According to the suit, L.M. was in the care of the daycare that afternoon when he and other children were left outside unsupervised.
“With no adult supervision, minor L.M. was able to access the swimming pool area through the fence, which did not have a secured barrier,” the complaint states. “L.M. fell into the pool and was unable to crawl back out.
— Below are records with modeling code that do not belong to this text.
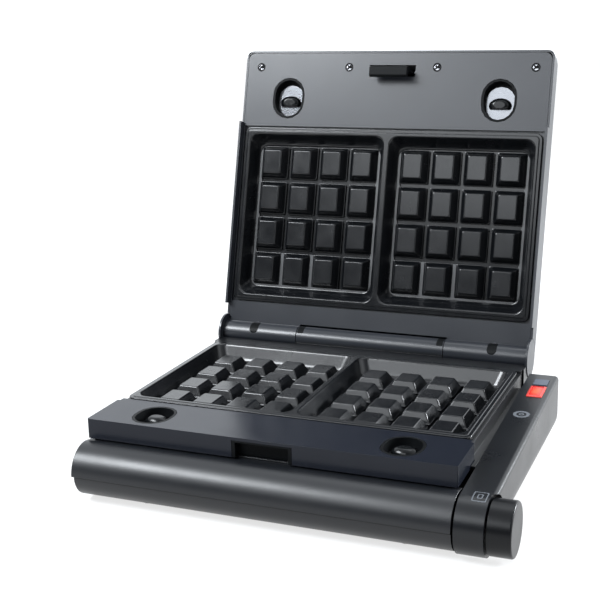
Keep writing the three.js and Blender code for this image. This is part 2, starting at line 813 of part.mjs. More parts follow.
// Ring that carries the lower reflector, with the bosses for the pan's screws
function shelf() {
  const inner = bodyHalfWidth - bodyWall;
  const bottom = shelfTop - shelfThickness;
  const ringRear = plateRear + wellGap + bodyWall;
  const ring = cut(
    box(middleAndHalf(0, inner + bite), [ledgeDepth - bodyWall, ringRear], [bottom, shelfTop]),
    box(middleAndHalf(0, inner - shelfReach), [plateFront + shelfReach, plateRear - shelfReach],
      [bottom - cutOverrun, shelfTop + cutOverrun]));
  const bossBottom = panBottom + panWall + seatGap;
  const boreZs = [bossBottom - cutOverrun, panBottom + panScrewLength];
  const bosses = panScrewPlaces.map(([x, y]) => cut(
    cylinderZ(x, y, [bossBottom, bottom + bite], screwShankRadius + screwBossWall),
    cylinderZ(x, y, boreZs, screwShankRadius + seatGap, screwSteps)));
  return join(ring, ...bosses);
}

function rearDeck() {
  const deck = box([-rearDeckHalfWidth, rearDeckHalfWidth], [plateRear + wellGap, bodyRear], [-bodyWall, 0]);
  const corners = bothSides((side) => box(
    [side * bodyHalfWidth, side * (rearDeckHalfWidth + bite)],
    [plateRear, rearDeckStart], [-bodyWall - cutOverrun, cutOverrun]));
  return cut(deck, ...corners);
}

// Round troughs in the deck, in which the lid's barrels and cheeks turn
function hingeTroughs() {
  const inner = barrelSplit - seatGap;
  const outer = rearDeckHalfWidth + cutOverrun;
  return bothSides((side) => join(
    cylinderX([side * inner, side * outer], hingeY, hingeZ, troughRadius),
    cylinderX([side * (lidHalfWidth - lidWall - runningGap), side * outer], hingeY, hingeZ,
      lidRearRadius + runningGap)));
}

function troughSkin() {
  const skinRadius = troughRadius + bodyWall;
  const width = [-rearDeckHalfWidth, rearDeckHalfWidth];
  const wider = middleAndHalf(0, rearDeckHalfWidth + bite);
  return cut(
    cylinderX(width, hingeY, hingeZ, skinRadius),
    box(wider, [bodyRear, hingeY + skinRadius + cutOverrun], middleAndHalf(hingeZ, skinRadius + cutOverrun)),
    box(wider, [hingeY - skinRadius - cutOverrun, bodyRear + bite], [0, hingeZ + skinRadius + cutOverrun]));
}

function middleBarrel() {
  const width = middleAndHalf(0, barrelSplit - seatGap);
  const skinRadius = troughRadius + bodyWall;
  return join(
    cylinderX(width, hingeY, hingeZ, barrelRadius),
    box(width, [hingeY - skinRadius, hingeY], [hingeZ - skinRadius, 0]));
}

function pinBores(inner, outer) {
  return bothSides((side) => cylinderX([side * inner, side * outer], hingeY, hingeZ, pinRadius + seatGap,
    smallSteps));
}

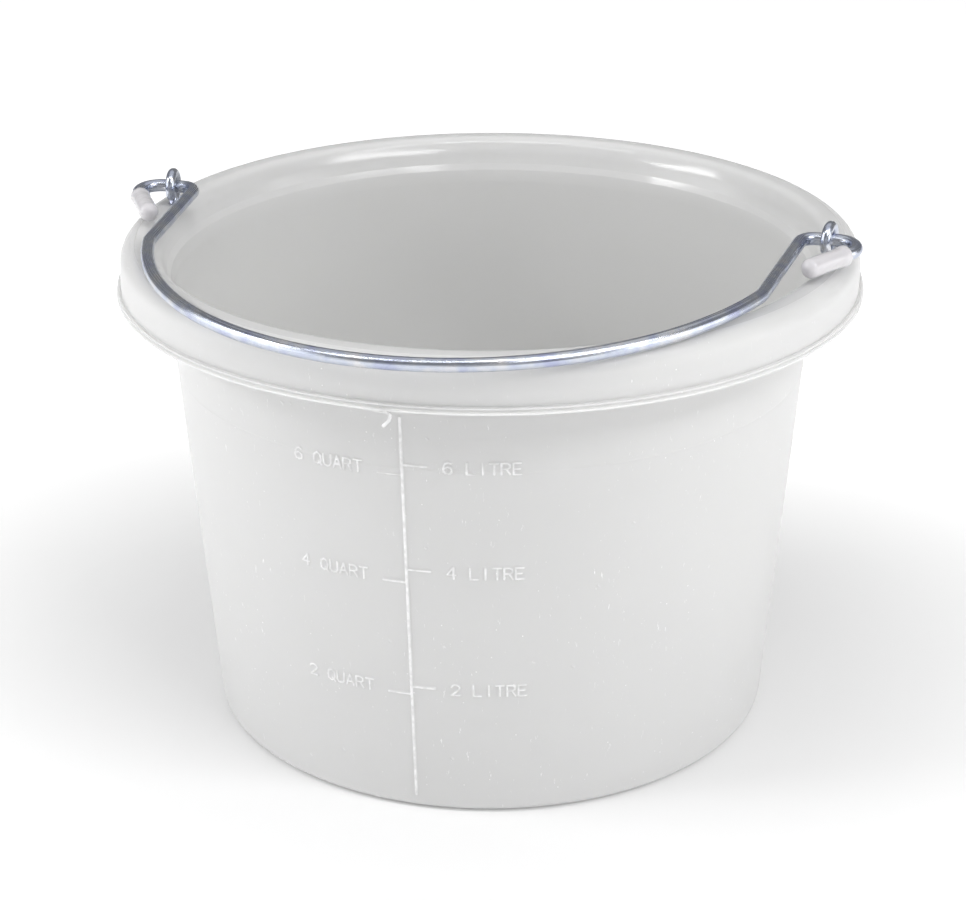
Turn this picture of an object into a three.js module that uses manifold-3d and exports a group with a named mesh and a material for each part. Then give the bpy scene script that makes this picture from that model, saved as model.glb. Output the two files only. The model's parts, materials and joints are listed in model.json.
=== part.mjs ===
// A graduated plastic pail with a turned-down rim and a wire bail.
// Millimetres, +Z up. The origin is the centre of the base, on the surface the pail stands on.
// X is the line of the bail's hinge, -Y is the front, where the graduation line is.

import * as THREE from 'three';
import { mergeVertices } from 'three/addons/utils/BufferGeometryUtils.js';
import Module from 'manifold-3d';

const wasm = await Module();
wasm.setup();

// ---------- driving dimensions ----------

const ROUND_SEGMENTS = 60;
const SMALL_ROUND_SEGMENTS = 24;
const ROD_SEGMENTS = 16;
const ARC_STEP = THREE.MathUtils.degToRad(23);
const GAP = 0.3;
const OVERSHOOT = 1;

// the tapered body
const BASE_RADIUS = 111.9;
const BASE_CORNER = 3.5;
const FLOOR_THICKNESS = 3;
const FLOOR_CORNER = 3;
const WALL_THICKNESS = 2.6;
const WALL_SLOPE = 13.9 / 175.5;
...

L.M. was missing for approximately 10 minutes before the employees at Little Blessings found him.”
The door to the daycare was locked at the time, meaning children could not get back inside, court documents state.
When L.M. was found, workers at the daycare called 911 and performed CPR until paramedics arrived.
“L.M. has suffered damages including but not limited to past and future medical bills, past pain, suffering and mental anguish, accrued medical expenses, travel expenses and other damages to be proven at trial,” the suit states. “Plaintiff can reasonably anticipate future damages, proximately caused by said negligence of defendants, including future medical expenses, future pain... permanent physical impairment, permanent disfigurement and scarring.”
Investigators also reviewed video footage from October 21, where they noticed a caregiver pushing a child by the head, popping a child on the forehead and popping another child on the hand, all while other children were left “unattended... fighting and kicking each other in the face while on the rug in the classroom.”
Since then, the daycare’s owner completed childcare regulations training with MSDH and met with her caregivers, where she “discussed appropriate discipline techniques and positive redirection for children,” the report stated.
The Byram Police Department says it has turned its case over to the Hinds County District Attorney’s office and it will be presented at the next grand jury.